SYRIE: Jeu de dupes

L’été syrien, après le printemps arabe, tempère l’espoir de transitions démocratiques des populations opprimées dans le monde arabe et ailleurs. Et oppose la communauté internationale à ses propres paradoxes.

Jeudi, 18 août 2011 : le président Bashar al-Assad, le « lion » syrien, promet au secrétaire général des Nations Unies de cesser la violence contre son peuple et d’entamer des réformes « pro-démocratiques ». Serait-on parvenu à la fin d’un épisode sanglant qui opposait depuis le 26 janvier de cette année un peuple enivré de liberté aux forces de sécurité assoiffées de sang ? La communauté internationale serait-elle parvenue – pour une fois – à régler un conflit avant que tout un pays ne sombre dans la guerre civile ?

Rien n’est moins sûr. Premièrement, il se pourrait très bien que ce geste du dictateur ne soit qu’une manoeuvre pour gagner du temps afin de consolider sa mainmise sur le pays. Ce ne serait pas la première fois qu’un despote joue au chat et à la souris avec la communauté internationale, surtout si la pression que celle-ci exerce devient insoutenable. Un petit dégazage s’impose alors pour le régime, couplé avec l’espoir que son pays disparaîtra petit à petit des « headlines » des médias internationaux. Et qu’on continue à lui foutre la paix, comme cela avait été le cas pendant les 41 dernières années, le temps que dure déjà la dictature Baas des al-Assad de père en fils. Car, si les occidentaux ont été les premiers à lâcher Bashar al-Assad, ce qui n’a pas dû être un geste très simple – rappelons-nous de sa présence au défilé militaire du 14 juillet en 2009 à Paris aux côtés du colonel Kaddhafi -, ce sont surtout les supports stratégiques dans le monde arabe qui ont dû faire reculer les al-Assad. Sans ces derniers, pas moyen de faire pression sur le monde occidental par le biais des relations économiques. Il ne faut pas oublier que depuis son accession au pouvoir en juillet 2000, Bashar al-Assad a surtout été un bon élève de l’Organisation mondiale du commerce (OMC), en ouvrant l’économie de son pays au commerce extérieur. Ce qui provoqua aussi une lueur d’espoir chez la population syrienne, sortant appauvrie des 30 années de régime de Hafez al-Assad. Onze années plus tard, il ne reste plus rien du fils « réformateur » qui vient de démontrer que son désir d’ouverture ne concernait en rien les valeurs démocratiques. Même s’il reste des doutes sur la capacité et la volonté de Bashar al-Assad de réprimer dans le sang les révoltes – la Syrie comporte des dizaines de services secrets qui se font concurrence et les intrigues de palais sont monnaie courante, même dans la famille régnante – le résultat est là : la Syrie reste un des régimes despotiques à résister au printemps arabe. Et cela malgré toutes les condamnations internationales, même celles de Hillary Clinton.

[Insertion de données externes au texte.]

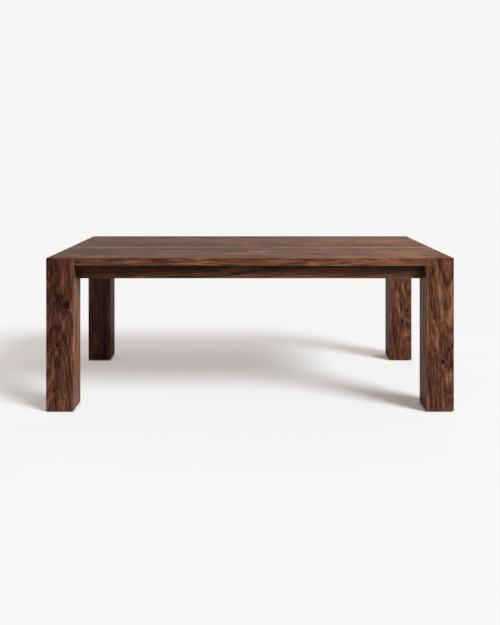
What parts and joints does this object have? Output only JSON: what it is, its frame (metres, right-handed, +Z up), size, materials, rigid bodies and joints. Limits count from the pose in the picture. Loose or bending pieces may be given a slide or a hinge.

Les raisons de cette défection sont multiples : après Kaddhafi, les forces occidentales ne veulent en aucun cas devoir intervenir dans un autre pays arabe, car ils ne disposent tout simplement pas des moyens militaires. Trop de fronts ont été ouverts ces dix dernières années, et surtout, aucune de ces interventions – indépendamment de leur pré- et contexte – n’a été couronnée de succès. Tout au contraire, c’est la pagaille d’Irak en Afghanistan, et la situation en Libye risque très fort de s’enliser. D’un autre côté, il reste le grand classique du pétrole et du gaz. Comme l’ont rappellé « Déi Gréng » dans un communiqué récent urgeant le gouvernement luxembourgeois à promouvoir un arrêt des importations syriennes, 25 à 30 pour cent des bénéfices du régime syrien proviennent de la vente de ces matières premières. L’en priver serait l’assécher à la longue. Mais malheureusement, cela assécherait aussi les besoins occidentaux qui ne peuvent pas s’y risquer après déjà avoir dû abandonner pour un certain temps les importations provenant de la Libye.

En d’autres termes, l’Occident s’est handicapé lui-même et est mis devant le dilemme de s’affaiblir encore plus économiquement ou de se rendre coupable de non-assistance à une population qui veut se débarasser d’un dictateur ? Le choix est vite fait.